Problem details -> Print the entries below in their entirety, exactly as they are written.

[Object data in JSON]
— BEGIN —

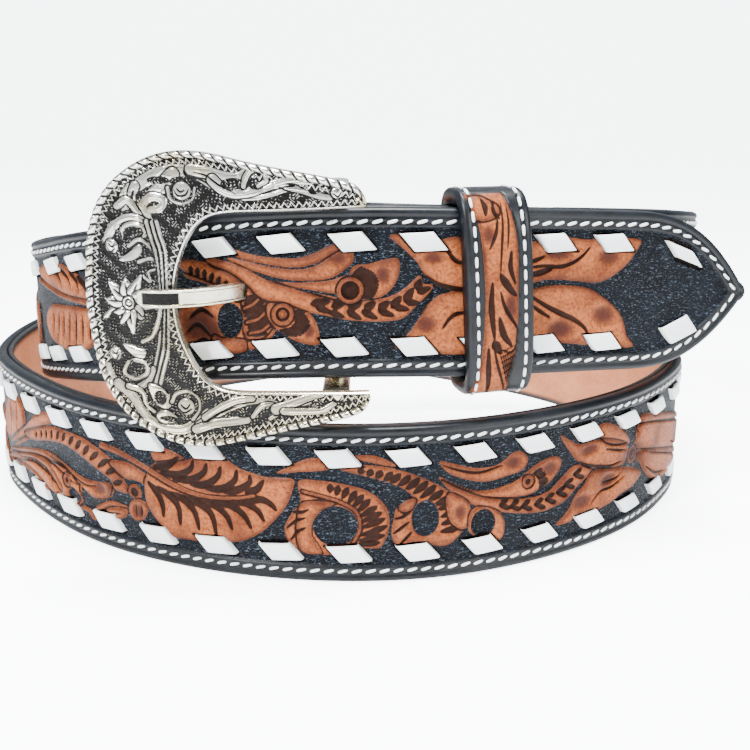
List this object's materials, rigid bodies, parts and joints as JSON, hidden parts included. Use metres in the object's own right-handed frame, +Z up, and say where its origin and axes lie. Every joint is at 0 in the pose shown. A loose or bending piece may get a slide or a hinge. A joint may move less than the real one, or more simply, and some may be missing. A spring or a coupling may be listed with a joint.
{
  "type": "western leather belt, buckled and wound",
  "caption": "Tooled western leather belt with laced edges and an engraved cast buckle, fastened and wound in a ring, lying on its lower edge.",
  "frame": {"origin": "centre of the wound belt's footprint, on the surface it lies on", "axes": "+X along the ring's long way, to the right as one faces the buckle; +Y from the buckle towards the back of the ring; +Z up"},
  "size_m": [0.2084, 0.1376, 0.0993],
  "materials": {
    "tooled_leather": "carved, stained tan on a black textured ground, waxed",
    "lining_leather": "smooth natural tan",
    "lace": "smooth white",
    "silver_cast": "antique silver plate on cast alloy, blackened in the recesses"
  },
  "bodies": {
    "root": {"strap": "tooled_leather", "lining": "lining_leather", "lace_upper": "lace", "lace_lower": "lace", "keeper": "tooled_leather", "buckle": "silver_cast", "prong": "silver_cast"}
  },
  "joints": []
}
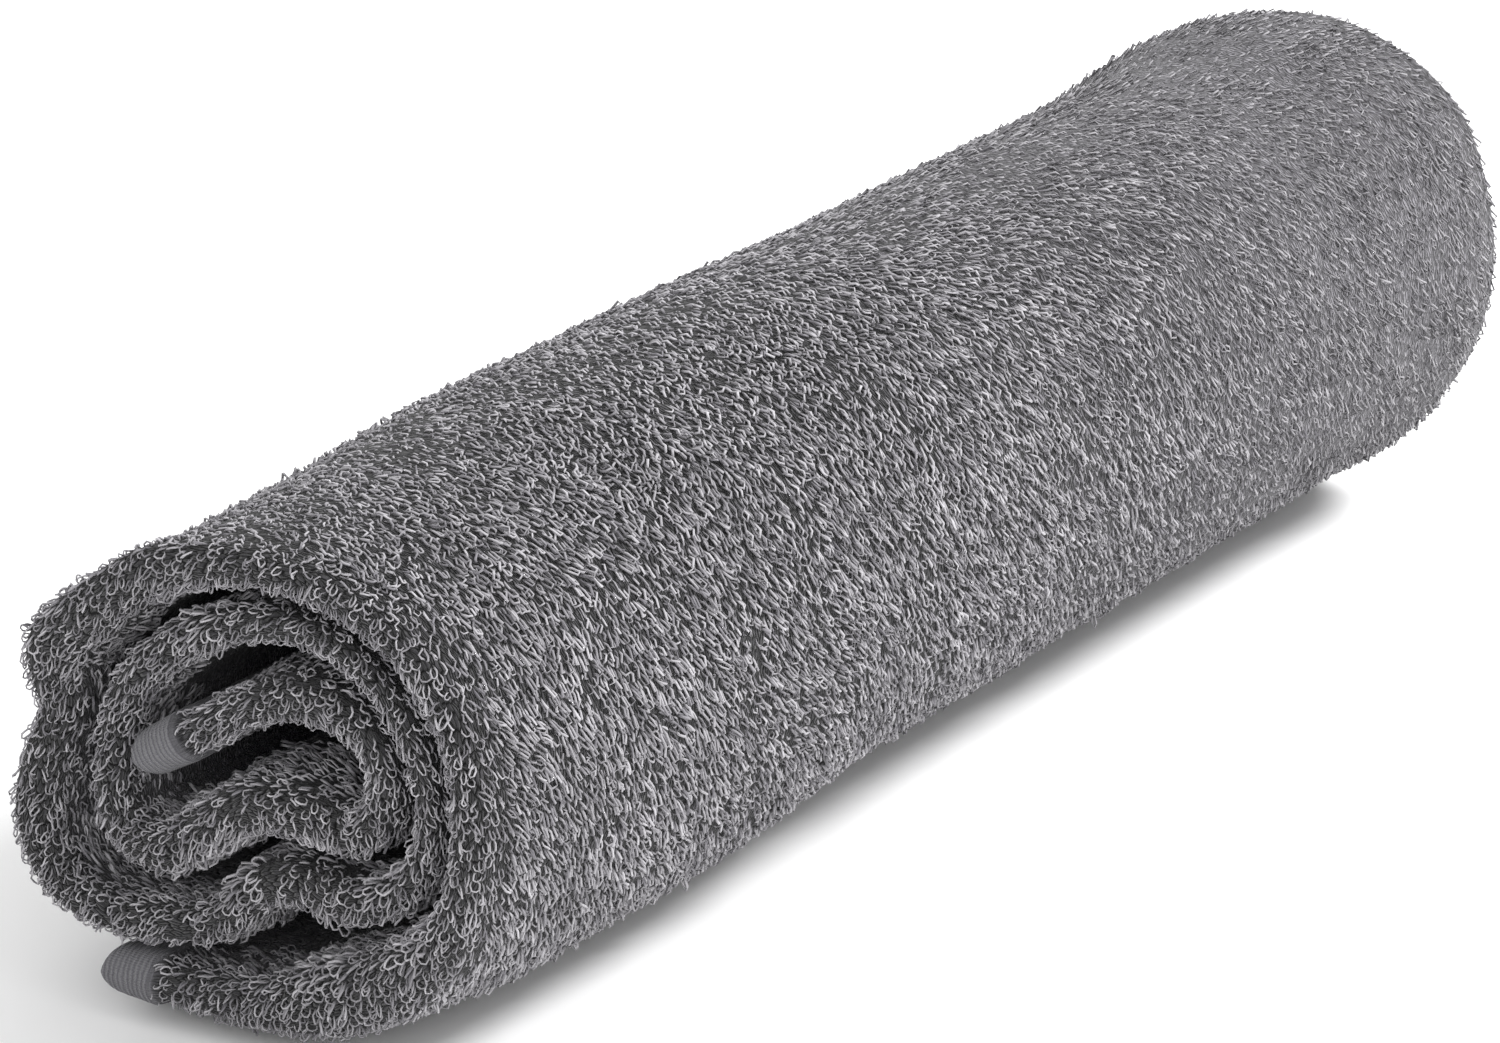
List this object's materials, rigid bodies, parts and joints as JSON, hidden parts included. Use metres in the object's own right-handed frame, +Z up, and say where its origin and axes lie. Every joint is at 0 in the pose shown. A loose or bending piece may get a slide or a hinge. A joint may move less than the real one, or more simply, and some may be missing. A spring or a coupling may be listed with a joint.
{
  "type": "rolled bath towel",
  "caption": "Terry bath towel folded into a long band and wound into a loose roll that lies on its side, with open spiral ends.",
  "frame": {"origin": "under the middle of the roll, on the surface that it lies on", "axes": "+X along the roll's axis, away from the end whose turns stand most open; +Z up"},
  "size_m": [0.365, 0.1072, 0.0992],
  "materials": {
    "terry_cotton": "dark grey looped terry pile"
  },
  "bodies": {
    "root": {"towel_roll": "terry_cotton"}
  },
  "joints": []
}
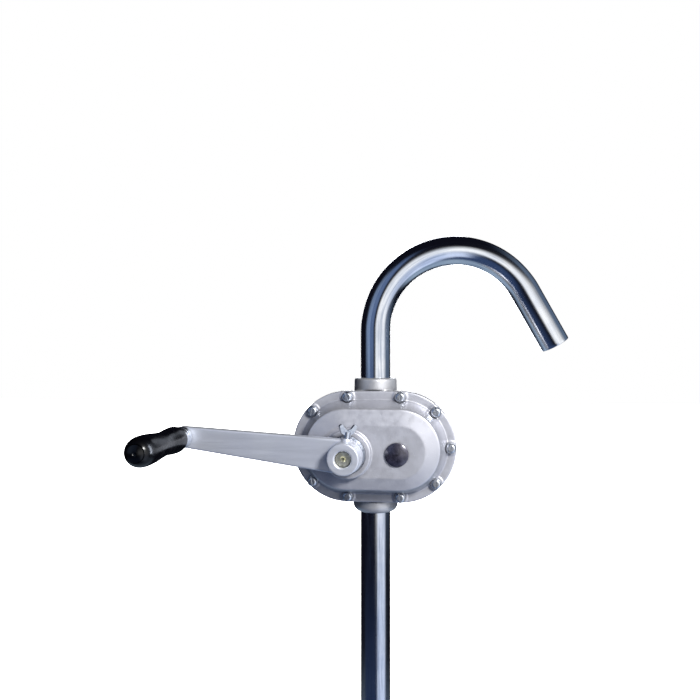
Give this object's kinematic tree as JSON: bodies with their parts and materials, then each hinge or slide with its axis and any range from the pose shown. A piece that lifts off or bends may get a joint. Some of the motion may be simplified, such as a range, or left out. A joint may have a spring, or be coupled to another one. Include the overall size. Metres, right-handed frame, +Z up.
{
  "type": "drum barrel pump",
  "caption": "Hand-cranked rotary drum pump: gear head with bolted cover, bent discharge spout, suction tube, crank with turning grip, sliding bung adaptor.",
  "frame": {"origin": "on the suction tube's axis, in the plane where the bung adaptor's washer seats on the drum", "axes": "+Z up along the suction tube, -Y towards the cover and crank, +X the side the spout leads to"},
  "size_m": [0.412, 0.2351, 1.13],
  "materials": {
    "cast_casing": "satin as-cast aluminium",
    "cast_cover": "satin as-cast aluminium",
    "cast_crank": "satin linished aluminium",
    "cast_adaptor": "satin as-cast aluminium",
    "gasket_paper": "compressed fibre sheet",
    "zinc_steel": "bright zinc plate",
    "shaft_steel": "yellow-passivated turned steel",
    "bronze": "sintered bronze",
    "seal_rubber": "black nitrile",
    "dark_cap": "dark gunmetal",
    "tube_zinc": "bright zinc-plated steel tube",
    "coupling_zinc": "zinc-plated socket",
    "strainer_plastic": "moulded black",
    "gear_iron": "machined iron",
    "grip_black": "polished black"
  },
  "bodies": {
    "adaptor": {"bung_adaptor": "cast_adaptor", "adaptor_ring": "seal_rubber", "bung_washer": "seal_rubber"},
    "clamp_screw": {"clamp_screw": "zinc_steel"},
    "pump": {"rear_casing": "cast_casing", "front_cover": "cast_cover", "cover_gasket": "gasket_paper", "cover_screws": "zinc_steel", "cover_washers": "zinc_steel", "drive_bush_front": "bronze", "drive_bush_rear": "bronze", "shaft_seal": "seal_rubber", "seal_retainer": "zinc_steel", "idler_axle": "shaft_steel", "idler_cap": "dark_cap", "discharge_spout": "tube_zinc", "suction_tube_upper": "tube_zinc", "suction_coupling": "coupling_zinc", "suction_tube_lower": "tube_zinc", "foot_strainer": "strainer_plastic"},
    "crank": {"drive_shaft": "shaft_steel", "drive_gear": "gear_iron", "gear_key": "shaft_steel", "crank_arm": "cast_crank", "grip_spindle": "zinc_steel"},
    "crank_wing_screw": {"crank_wing_screw": "zinc_steel"},
    "grip": {"grip_sleeve": "grip_black", "grip_cap": "grip_black"},
    "idler": {"idler_gear": "gear_iron", "idler_bush_front": "bronze", "idler_bush_rear": "bronze"}
  },
  "joints": [
    {"name": "depth_slide", "type": "slide", "parent": "adaptor", "child": "pump", "axis": [0, 0, 1], "range_m": [-0.218, 0.095]},
    {"name": "clamp_turn", "type": "hinge", "parent": "adaptor", "child": "clamp_screw", "pos_m": [0, -0.0325, 0.024], "axis": [0, -1, 0], "range_deg": [0, 720]},
    {"name": "crank_turn", "type": "hinge", "parent": "pump", "child": "crank", "pos_m": [-0.025, 0, 0.326], "axis": [0, -1, 0], "continuous": true},
    {"name": "idler_turn", "type": "hinge", "parent": "pump", "child": "idler", "pos_m": [0.025, 0, 0.326], "axis": [0, -1, 0], "continuous": true},
    {"name": "wing_turn", "type": "hinge", "parent": "crank", "child": "crank_wing_screw", "pos_m": [-0.02302, -0.072, 0.34449], "axis": [0.1063, 0, 0.9943], "range_deg": [0, 720]},
    {"name": "grip_turn", "type": "hinge", "parent": "crank", "child": "grip", "pos_m": [-0.18907, -0.13, 0.34353], "axis": [0, -1, 0], "continuous": true}
  ],
  "couplings": [
    {"joint": "idler_turn", "follows": "crank_turn", "ratio": -1}
  ]
}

— END —

Exercise result ->
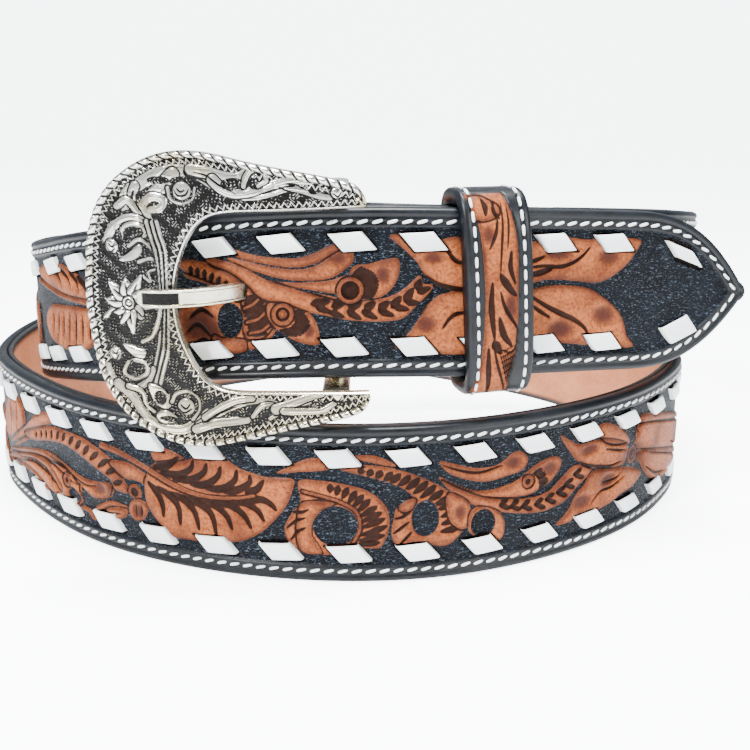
List this object's materials, rigid bodies, parts and joints as JSON, hidden parts included. Use metres in the object's own right-handed frame, +Z up, and say where its origin and axes lie. Every joint is at 0 in the pose shown. A loose or bending piece may get a slide or a hinge. A joint may move less than the real one, or more simply, and some may be missing. A spring or a coupling may be listed with a joint.
{
  "type": "western leather belt, buckled and wound",
  "caption": "Tooled western leather belt with laced edges and an engraved cast buckle, fastened and wound in a ring, lying on its lower edge.",
  "frame": {"origin": "centre of the wound belt's footprint, on the surface it lies on", "axes": "+X along the ring's long way, to the right as one faces the buckle; +Y from the buckle towards the back of the ring; +Z up"},
  "size_m": [0.2084, 0.1376, 0.0993],
  "materials": {
    "tooled_leather": "carved, stained tan on a black textured ground, waxed",
    "lining_leather": "smooth natural tan",
    "lace": "smooth white",
    "silver_cast": "antique silver plate on cast alloy, blackened in the recesses"
  },
  "bodies": {
    "root": {"strap": "tooled_leather", "lining": "lining_leather", "lace_upper": "lace", "lace_lower": "lace", "keeper": "tooled_leather", "buckle": "silver_cast", "prong": "silver_cast"}
  },
  "joints": []
}
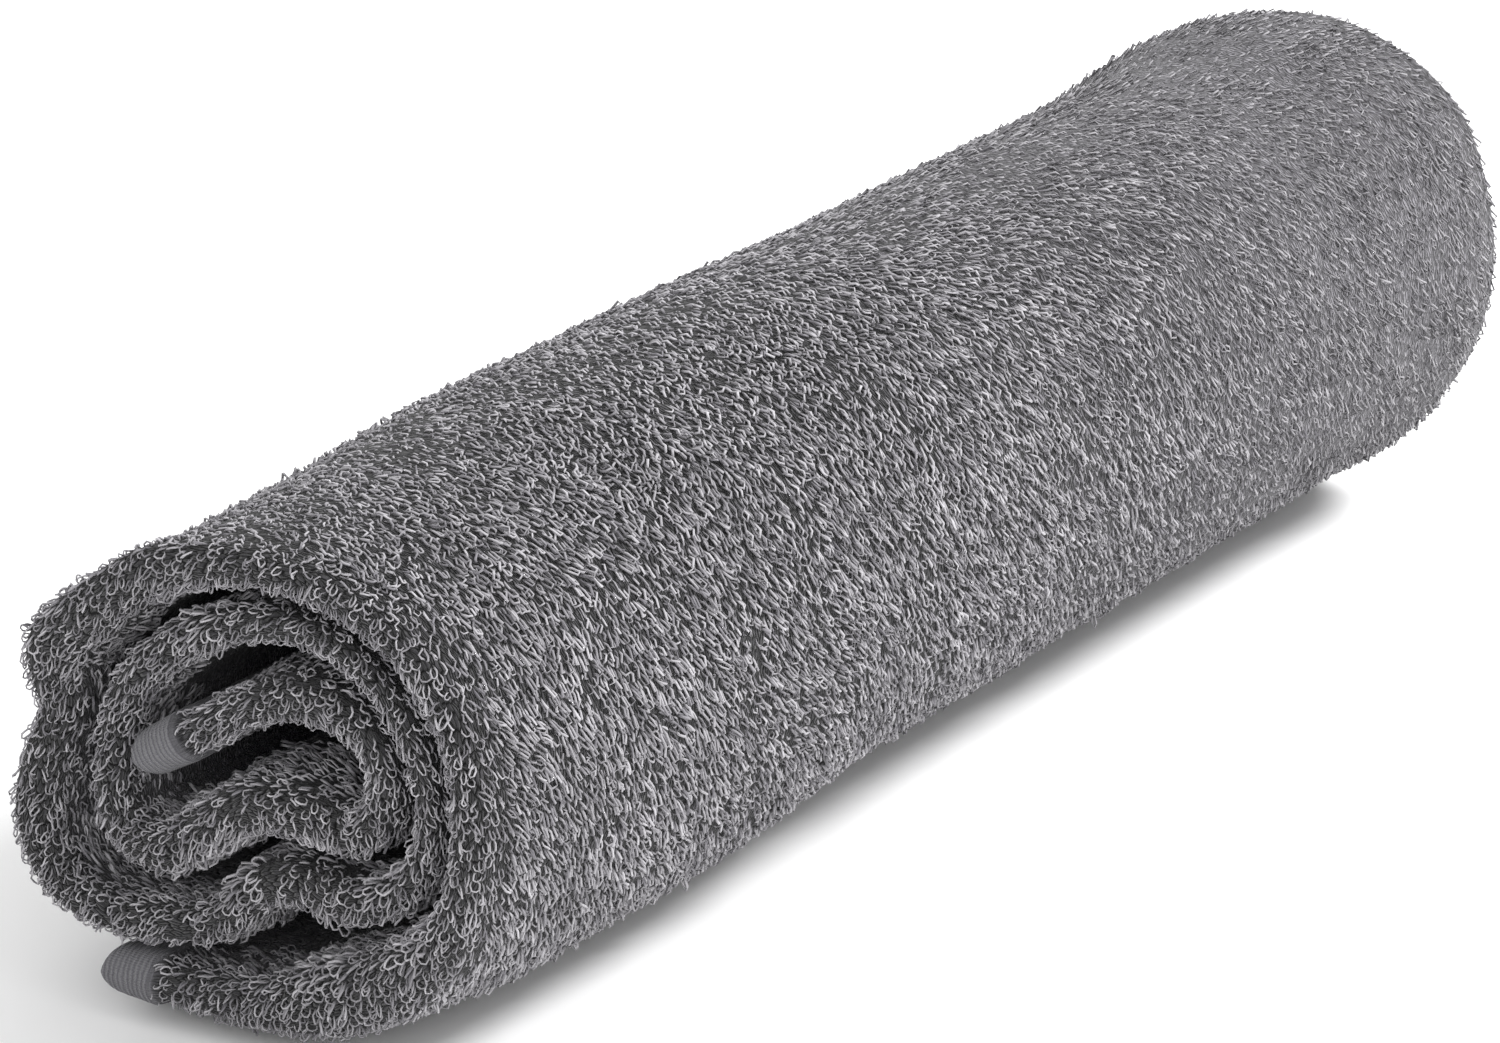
List this object's materials, rigid bodies, parts and joints as JSON, hidden parts included. Use metres in the object's own right-handed frame, +Z up, and say where its origin and axes lie. Every joint is at 0 in the pose shown. A loose or bending piece may get a slide or a hinge. A joint may move less than the real one, or more simply, and some may be missing. A spring or a coupling may be listed with a joint.
{
  "type": "rolled bath towel",
  "caption": "Terry bath towel folded into a long band and wound into a loose roll that lies on its side, with open spiral ends.",
  "frame": {"origin": "under the middle of the roll, on the surface that it lies on", "axes": "+X along the roll's axis, away from the end whose turns stand most open; +Z up"},
  "size_m": [0.365, 0.1072, 0.0992],
  "materials": {
    "terry_cotton": "dark grey looped terry pile"
  },
  "bodies": {
    "root": {"towel_roll": "terry_cotton"}
  },
  "joints": []
}
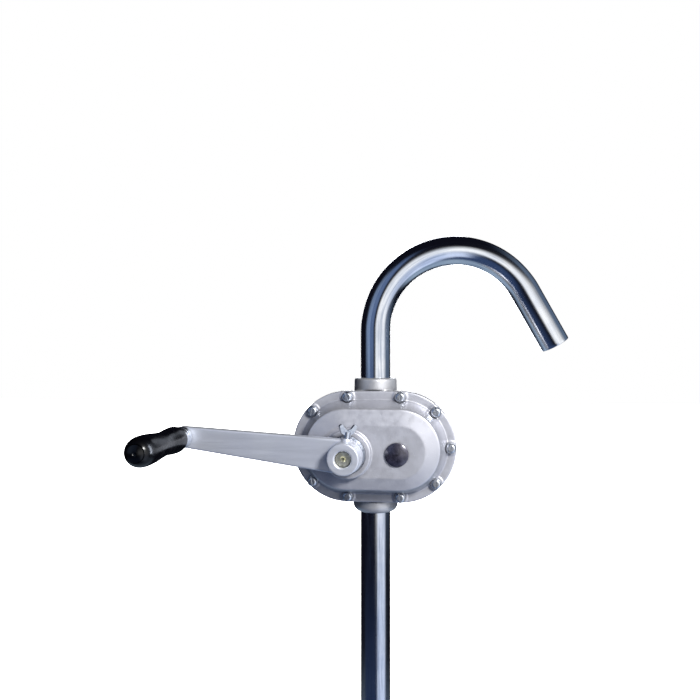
Give this object's kinematic tree as JSON: bodies with their parts and materials, then each hinge or slide with its axis and any range from the pose shown. A piece that lifts off or bends may get a joint. Some of the motion may be simplified, such as a range, or left out. A joint may have a spring, or be coupled to another one. Include the overall size. Metres, right-handed frame, +Z up.
{
  "type": "drum barrel pump",
  "caption": "Hand-cranked rotary drum pump: gear head with bolted cover, bent discharge spout, suction tube, crank with turning grip, sliding bung adaptor.",
  "frame": {"origin": "on the suction tube's axis, in the plane where the bung adaptor's washer seats on the drum", "axes": "+Z up along the suction tube, -Y towards the cover and crank, +X the side the spout leads to"},
  "size_m": [0.412, 0.2351, 1.13],
  "materials": {
    "cast_casing": "satin as-cast aluminium",
    "cast_cover": "satin as-cast aluminium",
    "cast_crank": "satin linished aluminium",
    "cast_adaptor": "satin as-cast aluminium",
    "gasket_paper": "compressed fibre sheet",
    "zinc_steel": "bright zinc plate",
    "shaft_steel": "yellow-passivated turned steel",
    "bronze": "sintered bronze",
    "seal_rubber": "black nitrile",
    "dark_cap": "dark gunmetal",
    "tube_zinc": "bright zinc-plated steel tube",
    "coupling_zinc": "zinc-plated socket",
    "strainer_plastic": "moulded black",
    "gear_iron": "machined iron",
    "grip_black": "polished black"
  },
  "bodies": {
    "adaptor": {"bung_adaptor": "cast_adaptor", "adaptor_ring": "seal_rubber", "bung_washer": "seal_rubber"},
    "clamp_screw": {"clamp_screw": "zinc_steel"},
    "pump": {"rear_casing": "cast_casing", "front_cover": "cast_cover", "cover_gasket": "gasket_paper", "cover_screws": "zinc_steel", "cover_washers": "zinc_steel", "drive_bush_front": "bronze", "drive_bush_rear": "bronze", "shaft_seal": "seal_rubber", "seal_retainer": "zinc_steel", "idler_axle": "shaft_steel", "idler_cap": "dark_cap", "discharge_spout": "tube_zinc", "suction_tube_upper": "tube_zinc", "suction_coupling": "coupling_zinc", "suction_tube_lower": "tube_zinc", "foot_strainer": "strainer_plastic"},
    "crank": {"drive_shaft": "shaft_steel", "drive_gear": "gear_iron", "gear_key": "shaft_steel", "crank_arm": "cast_crank", "grip_spindle": "zinc_steel"},
    "crank_wing_screw": {"crank_wing_screw": "zinc_steel"},
    "grip": {"grip_sleeve": "grip_black", "grip_cap": "grip_black"},
    "idler": {"idler_gear": "gear_iron", "idler_bush_front": "bronze", "idler_bush_rear": "bronze"}
  },
  "joints": [
    {"name": "depth_slide", "type": "slide", "parent": "adaptor", "child": "pump", "axis": [0, 0, 1], "range_m": [-0.218, 0.095]},
    {"name": "clamp_turn", "type": "hinge", "parent": "adaptor", "child": "clamp_screw", "pos_m": [0, -0.0325, 0.024], "axis": [0, -1, 0], "range_deg": [0, 720]},
    {"name": "crank_turn", "type": "hinge", "parent": "pump", "child": "crank", "pos_m": [-0.025, 0, 0.326], "axis": [0, -1, 0], "continuous": true},
    {"name": "idler_turn", "type": "hinge", "parent": "pump", "child": "idler", "pos_m": [0.025, 0, 0.326], "axis": [0, -1, 0], "continuous": true},
    {"name": "wing_turn", "type": "hinge", "parent": "crank", "child": "crank_wing_screw", "pos_m": [-0.02302, -0.072, 0.34449], "axis": [0.1063, 0, 0.9943], "range_deg": [0, 720]},
    {"name": "grip_turn", "type": "hinge", "parent": "crank", "child": "grip", "pos_m": [-0.18907, -0.13, 0.34353], "axis": [0, -1, 0], "continuous": true}
  ],
  "couplings": [
    {"joint": "idler_turn", "follows": "crank_turn", "ratio": -1}
  ]
}